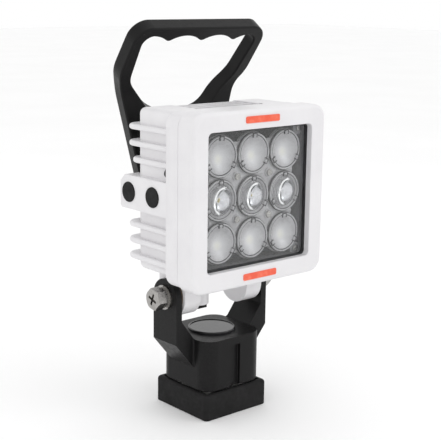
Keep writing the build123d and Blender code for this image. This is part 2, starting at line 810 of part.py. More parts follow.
# Moulded plate that holds the optics. Each one sits in a dish, and the dishes meet in ridges.
with BuildPart() as optic_carrier:
    with BuildSketch(facing_front(carrier_front_y + carrier_plate_t)):
        with Locations((0, head_z)):
            Rectangle(carrier_side, carrier_side)
        with Locations(*optic_places):
            Circle(optic_r + carrier_rim)
    extrude(amount=carrier_plate_t)
    for place_x, place_z in optic_places:
        with Locations(Location((place_x, carrier_front_y + carrier_dish_depth / 2, place_z), (90, 0, 0))):
            Cone(optic_r, optic_pitch * 0.7071, carrier_dish_depth, mode=Mode.SUBTRACT)
    with BuildSketch(facing_front(led_board_front_y)):
        with Locations(*carrier_screws_at):
            Circle(pillar_r)
    extrude(amount=led_board_front_y - carrier_front_y)
    with BuildSketch(facing_front(carrier_front_y + carrier_plate_t)):
        with Locations(*optic_places):
            Circle(optic_r)
    extrude(amount=carrier_plate_t, mode=Mode.SUBTRACT)
    with BuildSketch(facing_front(led_board_front_y)):
        with Locations(*carrier_screws_at):
            Circle(m3_r)
    extrude(amount=led_board_front_y - carrier_front_y, mode=Mode.SUBTRACT)
optic_carrier.part.label = "optic_carrier"
export_step(optic_carrier.part, "parts/optic_carrier.step")


def pan_screws(places, seat_y):
    """M3 pan-head screws with their heads on the given level and their ends in the heat plate."""
    with BuildPart(mode=Mode.PRIVATE) as screws:
        with BuildSketch(facing_front(seat_y)):
            with Locations(*places):
                Circle(m3_head_r)
        extrude(amount=m3_head_t)
        fillet(screws.edges().group_by(Axis.Y)[0], radius=0.4)
        with BuildSketch(facing_front(seat_y)):
            with Locations(*places):
                Circle(m3_r)
        extrude(amount=-(ledge_y - 0.5 - seat_y))
    return screws.part


with BuildPart() as carrier_screws:
    add(pan_screws(carrier_screws_at, carrier_front_y))
carrier_screws.part.label = "carrier_screws"
export_step(carrier_screws.part, "parts/carrier_screws.step")

with BuildPart() as frame_screws:
    add(pan_screws(frame_screws_at, frame_post_y))
frame_screws.part.label = "frame_screws"
export_step(frame_screws.part, "parts/frame_screws.step")

# Each optic is a cone of clear plastic with a ring round its front. The flood lens is a
# shallow milky dome, the spot lens has a dished middle.
cone_top_y = optic_front_y + ring_depth
cone_base_y = led_board_front_y - emitter_t - 1.0
lens_level_y = optic_front_y + 0.5
for index, (place_x, place_z) in enumerate(optic_places):
    is_spot = place_z == head_z
    optic_name = f"spot_optic_{index % 3 + 1}" if is_spot else f"flood_optic_{index + 1 - 3 * (index > 5)}"
    with BuildPart() as optic:
        with BuildSketch(Plane.XY):
            with BuildLine():
                if is_spot:
                    Polyline((0, optic_front_y + 4.5), (4.2, optic_front_y + 4.5), (5.2, lens_level_y))
                    Line((5.2, lens_level_y), (lens_r, lens_level_y))
                else:
                    ThreePointArc(
                        (0, optic_front_y - 0.6), (lens_r / 2, optic_front_y - 0.3), (lens_r, lens_level_y)
                    )
                Polyline(
                    (lens_r, lens_level_y),
                    (lens_r, optic_front_y + ring_gap_depth),
                    (lens_r + ring_gap, optic_front_y + ring_gap_depth),
                    (lens_r + ring_gap, optic_front_y),
                    (optic_r, optic_front_y),
                    (optic_r, cone_top_y),
                    (lens_r, cone_top_y + 1.0),
                    (emitter_pocket_r + 1.4, cone_base_y),
                    (emitter_pocket_r, cone_base_y),
                    (emitter_pocket_r, cone_base_y - 3.5),
                    (0, cone_base_y - 4.5),
                )
                Line((0, cone_base_y - 4.5), (0, optic_front_y + 4.5 if is_spot else optic_front_y - 0.6))
            make_face()
        revolve(axis=Axis.Y)
    placed = optic.part.moved(Location((place_x, 0, place_z)))
    placed.label = optic_name
    export_step(placed, f"parts/{optic_name}.step")

# ----------------------------------------------------------------- electronics

with BuildPart() as heat_plate:
    with BuildSketch(facing_front(ledge_y)):
        with Locations((0, head_z)):
            RectangleRounded(glass_side, glass_side, glass_corner)
        with Locations(*carrier_screws_at, *frame_screws_at):
            Circle(m3_r, mode=Mode.SUBTRACT)
    extrude(amount=heat_plate_t)
heat_plate.part.label = "heat_plate"
export_step(heat_plate.part, "parts/heat_plate.step")

with BuildPart() as led_board:
    with BuildSketch(facing_front(heat_plate_front_y)):
        with Locations((0, head_z)):
            RectangleRounded(glass_side, glass_side, glass_corner)
        with Locations(*carrier_screws_at, *frame_screws_at):
            Circle(m3_r, mode=Mode.SUBTRACT)
    extrude(amount=led_board_t)
led_board.part.label = "led_board"
export_step(led_board.part, "parts/led_board.step")

with BuildPart() as led_emitters:
    with BuildSketch(facing_front(led_board_front_y)):
        with Locations(*optic_places):
            Rectangle(emitter_side, emitter_side)
    extrude(amount=emitter_t)
led_emitters.part.label = "led_emitters"
export_step(led_emitters.part, "parts/led_emitters.step")

standoff_places = [(dx * standoff_dx, head_z + dz * standoff_dz) for dx in (-1, 1) for dz in (-1, 1)]
with BuildPart() as board_standoffs:
    with BuildSketch(facing_front(driver_y)):
        with Locations(*standoff_places):
            RegularPolygon(standoff_r, 6)
    extrude(amount=standoff_length)
board_standoffs.part.label = "board_standoffs"
export_step(board_standoffs.part, "parts/board_standoffs.step")

driver_back_y = driver_y + driver_board_t
with BuildPart() as driver_board:
    with BuildSketch(facing_front(driver_back_y)):
        with Locations((0, head_z)):
            Rectangle(driver_width, driver_height)
    extrude(amount=driver_board_t)
driver_board.part.label = "driver_board"
export_step(driver_board.part, "parts/driver_board.step")

# Coil, two capacitors and two chips, standing on the driver board's back.
with BuildPart() as driver_parts:
    with BuildSketch(facing_front(driver_back_y)):
        with Locations((-16, head_z + 12)):
            Circle(8.5)
    extrude(amount=-8.0)
    with BuildSketch(facing_front(driver_back_y)):
        with Locations((12, head_z + 16), (12, head_z + 2)):
            Circle(5.0)
    extrude(amount=-11.0)
    with BuildSketch(facing_front(driver_back_y)):
        with Locations((-14, head_z - 16), (14, head_z - 18)):
            Rectangle(10, 8)
    extrude(amount=-2.4)
driver_parts.part.label = "driver_parts"
export_step(driver_parts.part, "parts/driver_parts.step")

# --------------------------------------------------------------------- handle

# Side view: a straight foot, then a bend from which the grip leans forward over the light.
lean = radians(handle_lean)
top_front = (handle_front_y - handle_top_s * sin(lean), handle_bend_z + handle_top_s * cos(lean))
top_back = (top_front[0] + handle_t * cos(lean), top_front[1] + handle_t * sin(lean))
miter_rise = handle_t * (1 - cos(lean)) / sin(lean)
foot_z = handle_bend_z + handle_bottom_s / cos(lean)
with BuildPart() as handle_slab:
    with BuildSketch(side_plane(-handle_half - 1)):
        with BuildLine():
            FilletPolyline(
                (handle_front_y, foot_z),
                (handle_front_y, handle_bend_z),
                top_front,
                radius=18,
            )
            Line(top_front, top_back)
            FilletPolyline(
                top_back,
                (handle_back_y, handle_bend_z + miter_rise),
                (handle_back_y, foot_z),
                radius=28,
            )
            Line((handle_back_y, foot_z), (handle_front_y, foot_z))
        make_face()
    extrude(amount=2 * handle_half + 2)

# Front view, drawn on the leaning face: outline with its hand opening and finger hollows.
leaning_face = Plane(
    origin=(0, handle_front_y, handle_bend_z), x_dir=(-1, 0, 0), z_dir=(0, cos(lean), sin(lean))
)
outline_start = -60
outline_length = 160
crest_s = opening_top_s - finger_depth
finger_r = (finger_pitch**2 / 4 + finger_depth**2) / (2 * finger_depth)
right_side = [
    (handle_foot_half, handle_bottom_s),
    (handle_waist, 0),
    (handle_shoulder, handle_shoulder_s),
    (handle_half, handle_half_s),
    (handle_half, handle_top_s),
]
right_rounds = [handle_foot_r, handle_waist_r, handle_side_r, handle_side_r, handle_corner_r]
left_side = [(-across, along) for across, along in reversed(right_side)]
opening_rounds = [
    (crest_s, finger_tip_r),
    (opening_low_s, opening_low_r),
    (opening_floor_s, opening_floor_r),
]
with BuildPart() as handle_outline:
    with BuildSketch(leaning_face.offset(outline_start)):
        with BuildLine():
            FilletPolyline(*right_side, *left_side, radius=right_rounds + right_rounds[::-1], close=True)
        make_face()
    extrude(amount=outline_length)
    with BuildSketch(leaning_face.offset(outline_start)) as opening:
        with BuildLine():
            Polyline(
                (opening_half_top, opening_top_s),
                (opening_half_low, opening_low_s),
                (opening_floor_half, opening_floor_s),
                (-opening_floor_half, opening_floor_s),
                (-opening_half_low, opening_low_s),
                (-opening_half_top, opening_top_s),
                close=True,
            )
        make_face()
        fillet(opening.vertices().group_by(Axis.Y)[-1], radius=opening_corner_r)
        with BuildSketch(mode=Mode.INTERSECT):
            with Locations(*[(side * finger_pitch / 2, opening_top_s - finger_r) for side in (-3, -1, 1, 3)]):
                Circle(finger_r)
            with Locations((0, crest_s)):
                Rectangle(2 * handle_half, handle_half * 2, align=(Align.CENTER, Align.MAX))
        for level, radius in opening_rounds:
            fillet(opening.vertices().filter_by_position(Axis.Y, level - 0.2, level + 0.2), radius=radius)
    extrude(amount=outline_length, mode=Mode.SUBTRACT)

with BuildPart() as handle:
    add(handle_slab.part)
    add(handle_outline.part, mode=Mode.INTERSECT)
    fillet(handle.edges(), radius=handle_edge_r)
    with BuildSketch(facing_front(handle_back_y)):
        with Locations(*pillar_places):
            Circle(m5_r)
    extrude(amount=handle_t, mode=Mode.SUBTRACT)
    with BuildSketch(facing_front(handle_back_y)):
        with Locations(*pillar_places):
            Circle(m5_recess_r)
    extrude(amount=m5_recess_depth, mode=Mode.SUBTRACT)
handle.part.label = "handle"
export_step(handle.part, "parts/handle.step")

with BuildPart() as handle_screws:
    with BuildSketch(facing_front(handle_back_y - m5_recess_depth + m5_head_t)):
        with Locations(*pillar_places):
            Circle(m5_head_r)
    extrude(amount=m5_head_t)
    fillet(handle_screws.edges().group_by(Axis.Y)[-1], radius=1.6)
    with BuildSketch(facing_front(handle_back_y - m5_recess_depth + m5_head_t)):
        with Locations(*pillar_places):
            RegularPolygon(1.7, 6)
    extrude(amount=1.6, mode=Mode.SUBTRACT)
    with BuildSketch(facing_front(handle_back_y - m5_recess_depth)):
        with Locations(*pillar_places):
            Circle(m5_r)
    extrude(amount=handle_t - m5_recess_depth + m5_bite - 0.5)
handle_screws.part.label = "handle_screws"
export_step(handle_screws.part, "parts/handle_screws.step")
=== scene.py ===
import json
import math

import bmesh
import bpy
from mathutils import Matrix, Vector


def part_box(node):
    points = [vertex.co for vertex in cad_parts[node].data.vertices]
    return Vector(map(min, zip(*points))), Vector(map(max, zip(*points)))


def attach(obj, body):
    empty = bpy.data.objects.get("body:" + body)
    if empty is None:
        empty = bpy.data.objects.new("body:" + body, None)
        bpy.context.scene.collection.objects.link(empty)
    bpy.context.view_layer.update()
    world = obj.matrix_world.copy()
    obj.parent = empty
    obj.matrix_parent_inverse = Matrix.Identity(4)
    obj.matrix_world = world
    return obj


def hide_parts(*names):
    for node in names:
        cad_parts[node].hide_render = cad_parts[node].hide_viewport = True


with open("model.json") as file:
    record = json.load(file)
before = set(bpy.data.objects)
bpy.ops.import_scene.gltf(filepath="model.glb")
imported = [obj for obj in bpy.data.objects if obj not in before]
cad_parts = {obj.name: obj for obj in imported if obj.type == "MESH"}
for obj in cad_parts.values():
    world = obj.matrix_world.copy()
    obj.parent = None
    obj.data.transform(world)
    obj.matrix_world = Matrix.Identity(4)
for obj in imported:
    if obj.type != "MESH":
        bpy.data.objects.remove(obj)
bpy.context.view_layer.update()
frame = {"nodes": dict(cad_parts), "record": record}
nodes = frame["nodes"]

# Metres, +Z up, the light faces -Y. The looks of an LED work light on a magnet base.
MM = 0.001


# ------------------------------------------------------------ node-tree helpers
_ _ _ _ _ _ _
■ **What to produce**:
Please print exactly, and only, the lines from the line with "extrude(amount=1.6, mode=Mode.SUBTRACT)" to the line with "obj.matrix_parent_inverse = Matrix.Identity(4)", both included.

■ **Output of the task**:
    extrude(amount=1.6, mode=Mode.SUBTRACT)
    with BuildSketch(facing_front(handle_back_y - m5_recess_depth)):
        with Locations(*pillar_places):
            Circle(m5_r)
    extrude(amount=handle_t - m5_recess_depth + m5_bite - 0.5)
handle_screws.part.label = "handle_screws"
export_step(handle_screws.part, "parts/handle_screws.step")
=== scene.py ===
import json
import math

import bmesh
import bpy
from mathutils import Matrix, Vector


def part_box(node):
    points = [vertex.co for vertex in cad_parts[node].data.vertices]
    return Vector(map(min, zip(*points))), Vector(map(max, zip(*points)))


def attach(obj, body):
    empty = bpy.data.objects.get("body:" + body)
    if empty is None:
        empty = bpy.data.objects.new("body:" + body, None)
        bpy.context.scene.collection.objects.link(empty)
    bpy.context.view_layer.update()
    world = obj.matrix_world.copy()
    obj.parent = empty
    obj.matrix_parent_inverse = Matrix.Identity(4)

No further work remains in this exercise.